Using the inputs above, the following questions outline the components that drive travel for the population by location, household type, and other demographics:

  • What is the current year population of households, persons, businesses, and jobs?

  • What types of activities do people do away from home and how often?

  • When do they schedule activities in their day?

  • Where do they go to do those activities?

  • What are their options for how to travel?

  • What are their preferences for how to travel?

All of this observed data is combined such that the final view of activities replicates all the dimensions of the observed data for the expanded to the full population.  Using a discrete event simulation, which replicates the interactions of complex systems as a series of interactions along a timeline and produces locations of activities for all people at specific latitude and longitude points, detailing the time spent at these locations with travel between them minute-by-minute throughout a week.

Simulation Validation

The resulting full population, their time at home and activities at other locations, and their trips between those locations are validated using comparisons of the person-level activity to the input data to make sure it replicates the observed data along the expected dimensions, including:

  • Comparison of tour types by demographics to NHTS

  • Comparison of time use (home, work, other, travel) per 15 minutes to NHTS

  • Comparison of number of trips per person per day to NHTS

  • Comparison of number of tours per person per day to NHTS

  • Comparison of no-tour persons to NHTS

  • Comparison of no-tour persons to Standard Data Anytime Population

  • Comparison of count of arrivals, average occupancy, and average dwell time to Standard Data Anytime Population

Specifically, the expected national average trip length frequency distribution is closely monitored and compared to the Standard Data Anytime Population and the NHTS. Any deviation from expected results needs to be well explained in actual observations and the NHTS. Similar rigor is also applied to the distribution of trips within each day part bin listed below.

  • 12:00 am to 6:00 am (early morning)

  • 6:00 am to 10:00 am (AM peak)

  • 10:00 am to 3:00 pm (midday)

  • 3:00 pm to 7:00 pm (PM peak)

  • 7:00 pm to 12:00 am (late evening)

These comparisons are especially valid for explaining the changes in travel that happened initially and continuing through COVID-19. The comparison and explanation using the demographics, work tours, employment, long distance travel, and daily observed travel is key to not only producing robust Movement Patterns but also for enhancing the real-time weekly impressions adjustments and future forecasts.
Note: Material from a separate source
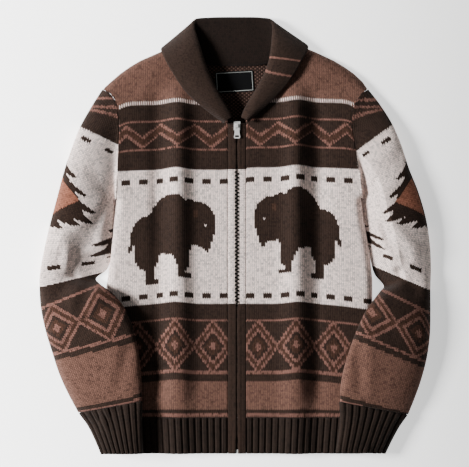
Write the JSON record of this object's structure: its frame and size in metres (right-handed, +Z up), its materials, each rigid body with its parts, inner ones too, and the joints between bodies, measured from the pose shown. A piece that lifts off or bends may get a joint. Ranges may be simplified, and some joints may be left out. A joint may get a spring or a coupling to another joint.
{
  "type": "knit jacket",
  "caption": "Zipped shawl-collar knit jacket with jacquard bands, ribbed cuffs and hem, laid flat on its back with the forearms over its sides.",
  "frame": {"origin": "centre of the jacket's footprint, on the surface it lies on", "axes": "+X to the right of the laid jacket seen from above, +Y up the jacket to the collar, +Z up from the surface"},
  "size_m": [0.6661, 0.7428, 0.0514],
  "materials": {
    "patterned_knit": "matt jacquard knit in dark brown, brown, pale pink-brown, cream and rust wool",
    "dark_rib_knit": "matt dark brown rib knit",
    "dark_plain_knit": "matt dark brown knit",
    "zip_tape": "woven dark brown tape",
    "zip_metal": "polished silver plating",
    "label_cloth": "black woven satin"
  },
  "bodies": {
    "jacket": {"back_panel": "patterned_knit", "hem_rib_back": "dark_rib_knit", "front_left": "patterned_knit", "front_right": "patterned_knit", "hem_rib_left": "dark_rib_knit", "hem_rib_right": "dark_rib_knit", "front_band_left": "dark_plain_knit", "front_band_right": "dark_plain_knit", "sleeve_left": "patterned_knit", "sleeve_right": "patterned_knit", "cuff_left": "dark_rib_knit", "cuff_right": "dark_rib_knit", "collar": "dark_plain_knit", "neck_label": "label_cloth", "zip_tape_left": "zip_tape", "zip_tape_right": "zip_tape", "zip_chain": "zip_metal", "zip_box": "zip_metal", "zip_slider": "zip_metal"},
    "zip_pull_tab": {"zip_pull": "zip_metal"}
  },
  "joints": [
    {"name": "pull_swing", "type": "hinge", "parent": "jacket", "child": "zip_pull_tab", "pos_m": [0.003, 0.1858, 0.0204], "axis": [-1, 0, 0], "range_deg": [0, 110]}
  ]
}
In a final phase of validation, the itineraries are compared against datasets and 3rd party travel insights not used as inputs to the simulation:

  • Comparison of commuting patterns to LEHD LODES Employment Origin Destination patterns

  • Comparison of commuting patterns and commuting travel times to Census Transportation Planning Package Journey to Work

  • Comparison to other open datasets like the Humanitarian Data Exchange (HDX) Movement Range Maps – https://data.humdata.org/dataset/movement-range-maps

Trip Matrix Delivery

The detailed output from the microsimulation delivers the full daily itineraries. To produce a Trip Matrix, the detailed itineraries for all people nationwide are simply aggregated up into trip matrices along desired dimensions of home location, origin, destination, and purpose by hour of the day.